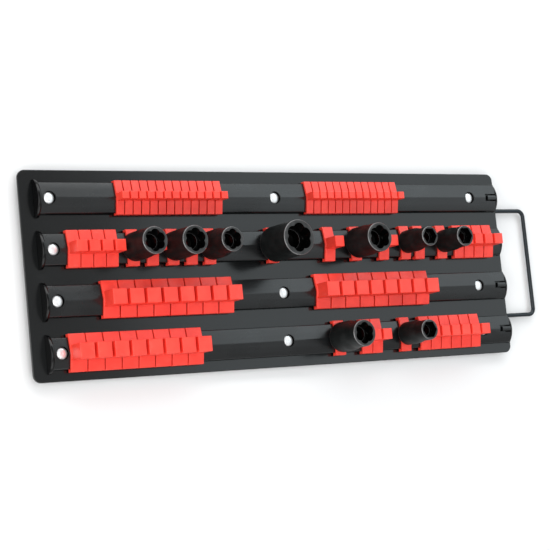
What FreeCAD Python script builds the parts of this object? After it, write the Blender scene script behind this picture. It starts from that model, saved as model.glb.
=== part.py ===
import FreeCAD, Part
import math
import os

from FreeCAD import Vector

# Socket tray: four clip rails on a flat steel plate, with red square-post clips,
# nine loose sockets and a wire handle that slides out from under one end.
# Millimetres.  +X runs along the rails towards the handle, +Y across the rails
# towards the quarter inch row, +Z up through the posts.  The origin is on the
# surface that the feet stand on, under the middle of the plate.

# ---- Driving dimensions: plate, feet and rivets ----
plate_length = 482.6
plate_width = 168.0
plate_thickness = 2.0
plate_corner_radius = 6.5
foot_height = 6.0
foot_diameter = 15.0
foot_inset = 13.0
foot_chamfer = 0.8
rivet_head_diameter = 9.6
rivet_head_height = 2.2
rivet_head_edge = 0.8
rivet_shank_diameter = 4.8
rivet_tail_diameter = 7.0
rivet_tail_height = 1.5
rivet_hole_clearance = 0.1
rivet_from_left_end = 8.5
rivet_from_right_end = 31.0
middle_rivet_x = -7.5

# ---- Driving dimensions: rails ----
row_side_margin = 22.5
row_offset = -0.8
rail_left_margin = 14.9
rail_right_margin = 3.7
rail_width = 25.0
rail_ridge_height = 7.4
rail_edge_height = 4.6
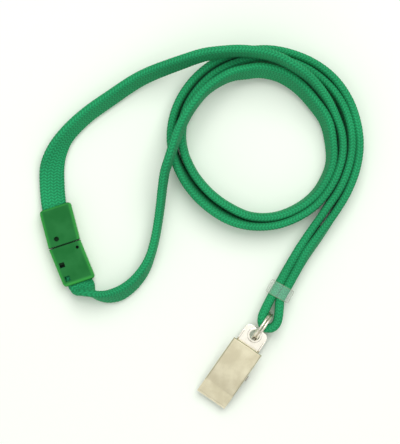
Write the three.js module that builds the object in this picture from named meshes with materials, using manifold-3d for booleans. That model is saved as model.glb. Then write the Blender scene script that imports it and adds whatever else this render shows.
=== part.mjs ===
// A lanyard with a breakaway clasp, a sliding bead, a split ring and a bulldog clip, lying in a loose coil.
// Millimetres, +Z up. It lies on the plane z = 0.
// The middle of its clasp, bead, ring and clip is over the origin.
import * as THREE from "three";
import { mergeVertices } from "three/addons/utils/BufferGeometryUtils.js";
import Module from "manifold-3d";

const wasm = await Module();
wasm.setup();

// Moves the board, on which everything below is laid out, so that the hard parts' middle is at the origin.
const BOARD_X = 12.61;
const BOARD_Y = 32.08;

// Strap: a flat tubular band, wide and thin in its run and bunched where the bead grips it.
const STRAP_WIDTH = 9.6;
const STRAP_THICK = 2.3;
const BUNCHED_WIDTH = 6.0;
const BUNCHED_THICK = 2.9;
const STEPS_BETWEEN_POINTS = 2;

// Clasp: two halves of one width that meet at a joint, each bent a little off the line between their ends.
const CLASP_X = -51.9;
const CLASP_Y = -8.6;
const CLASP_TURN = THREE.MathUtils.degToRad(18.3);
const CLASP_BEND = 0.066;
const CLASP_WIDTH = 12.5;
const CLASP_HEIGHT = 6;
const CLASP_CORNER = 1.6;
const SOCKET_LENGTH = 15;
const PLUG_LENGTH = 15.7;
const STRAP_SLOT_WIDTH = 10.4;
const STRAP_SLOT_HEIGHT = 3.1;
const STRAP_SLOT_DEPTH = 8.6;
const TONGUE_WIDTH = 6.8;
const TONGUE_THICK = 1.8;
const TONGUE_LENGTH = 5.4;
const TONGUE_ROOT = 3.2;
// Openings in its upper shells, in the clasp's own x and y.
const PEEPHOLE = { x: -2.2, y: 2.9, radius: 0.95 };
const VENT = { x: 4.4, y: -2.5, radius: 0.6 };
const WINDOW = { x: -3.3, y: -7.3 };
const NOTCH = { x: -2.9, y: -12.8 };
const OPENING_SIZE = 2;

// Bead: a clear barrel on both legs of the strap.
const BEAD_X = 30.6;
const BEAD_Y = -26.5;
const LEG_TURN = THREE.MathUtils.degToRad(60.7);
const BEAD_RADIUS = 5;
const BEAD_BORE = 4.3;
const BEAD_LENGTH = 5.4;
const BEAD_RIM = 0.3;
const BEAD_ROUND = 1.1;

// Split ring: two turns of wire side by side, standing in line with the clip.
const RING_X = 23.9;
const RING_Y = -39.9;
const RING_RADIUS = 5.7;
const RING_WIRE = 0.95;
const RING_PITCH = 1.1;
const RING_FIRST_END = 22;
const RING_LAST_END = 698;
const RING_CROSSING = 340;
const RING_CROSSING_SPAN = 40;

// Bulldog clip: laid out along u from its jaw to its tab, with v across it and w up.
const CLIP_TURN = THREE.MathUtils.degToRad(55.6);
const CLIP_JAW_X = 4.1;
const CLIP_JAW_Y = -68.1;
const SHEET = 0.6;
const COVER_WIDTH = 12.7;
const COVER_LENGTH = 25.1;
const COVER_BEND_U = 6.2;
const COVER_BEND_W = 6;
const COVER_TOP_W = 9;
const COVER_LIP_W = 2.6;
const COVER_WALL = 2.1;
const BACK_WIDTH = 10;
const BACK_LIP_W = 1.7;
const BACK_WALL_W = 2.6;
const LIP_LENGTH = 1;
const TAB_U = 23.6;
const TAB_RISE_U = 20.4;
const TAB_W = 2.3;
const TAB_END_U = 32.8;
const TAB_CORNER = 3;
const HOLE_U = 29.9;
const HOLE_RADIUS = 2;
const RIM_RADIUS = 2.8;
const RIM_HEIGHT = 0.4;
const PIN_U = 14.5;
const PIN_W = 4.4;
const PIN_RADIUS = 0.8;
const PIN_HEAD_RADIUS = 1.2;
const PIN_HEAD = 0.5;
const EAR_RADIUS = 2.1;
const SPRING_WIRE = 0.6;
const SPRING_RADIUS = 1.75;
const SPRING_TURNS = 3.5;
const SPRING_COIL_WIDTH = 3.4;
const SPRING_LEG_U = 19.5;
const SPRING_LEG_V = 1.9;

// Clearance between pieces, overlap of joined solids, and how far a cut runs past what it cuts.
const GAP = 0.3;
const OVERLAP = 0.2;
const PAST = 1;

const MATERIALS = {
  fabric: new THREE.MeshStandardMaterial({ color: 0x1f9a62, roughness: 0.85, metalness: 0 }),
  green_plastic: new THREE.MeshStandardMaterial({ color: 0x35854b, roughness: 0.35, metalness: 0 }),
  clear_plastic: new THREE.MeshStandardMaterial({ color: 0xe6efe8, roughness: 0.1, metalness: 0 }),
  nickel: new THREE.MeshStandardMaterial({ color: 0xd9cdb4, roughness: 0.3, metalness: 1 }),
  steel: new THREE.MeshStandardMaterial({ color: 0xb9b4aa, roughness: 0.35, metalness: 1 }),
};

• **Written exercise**
Repeat verbatim the opening run of entries, ending with the line that contains "wasm.setup();".

• **Right answer**
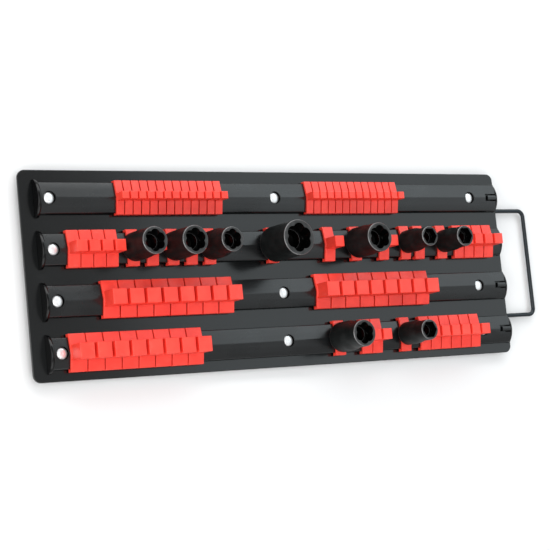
What FreeCAD Python script builds the parts of this object? After it, write the Blender scene script behind this picture. It starts from that model, saved as model.glb.
=== part.py ===
import FreeCAD, Part
import math
import os

from FreeCAD import Vector

# Socket tray: four clip rails on a flat steel plate, with red square-post clips,
# nine loose sockets and a wire handle that slides out from under one end.
# Millimetres.  +X runs along the rails towards the handle, +Y across the rails
# towards the quarter inch row, +Z up through the posts.  The origin is on the
# surface that the feet stand on, under the middle of the plate.

# ---- Driving dimensions: plate, feet and rivets ----
plate_length = 482.6
plate_width = 168.0
plate_thickness = 2.0
plate_corner_radius = 6.5
foot_height = 6.0
foot_diameter = 15.0
foot_inset = 13.0
foot_chamfer = 0.8
rivet_head_diameter = 9.6
rivet_head_height = 2.2
rivet_head_edge = 0.8
rivet_shank_diameter = 4.8
rivet_tail_diameter = 7.0
rivet_tail_height = 1.5
rivet_hole_clearance = 0.1
rivet_from_left_end = 8.5
rivet_from_right_end = 31.0
middle_rivet_x = -7.5

# ---- Driving dimensions: rails ----
row_side_margin = 22.5
row_offset = -0.8
rail_left_margin = 14.9
rail_right_margin = 3.7
rail_width = 25.0
rail_ridge_height = 7.4
rail_edge_height = 4.6
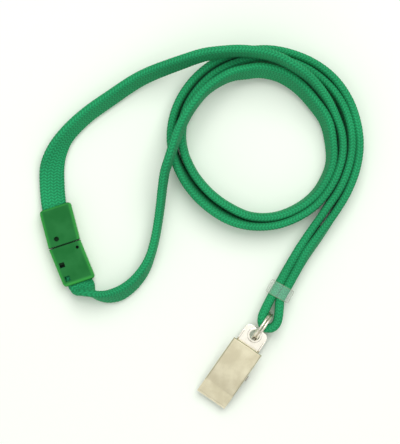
Write the three.js module that builds the object in this picture from named meshes with materials, using manifold-3d for booleans. That model is saved as model.glb. Then write the Blender scene script that imports it and adds whatever else this render shows.
=== part.mjs ===
// A lanyard with a breakaway clasp, a sliding bead, a split ring and a bulldog clip, lying in a loose coil.
// Millimetres, +Z up. It lies on the plane z = 0.
// The middle of its clasp, bead, ring and clip is over the origin.
import * as THREE from "three";
import { mergeVertices } from "three/addons/utils/BufferGeometryUtils.js";
import Module from "manifold-3d";

const wasm = await Module();
wasm.setup();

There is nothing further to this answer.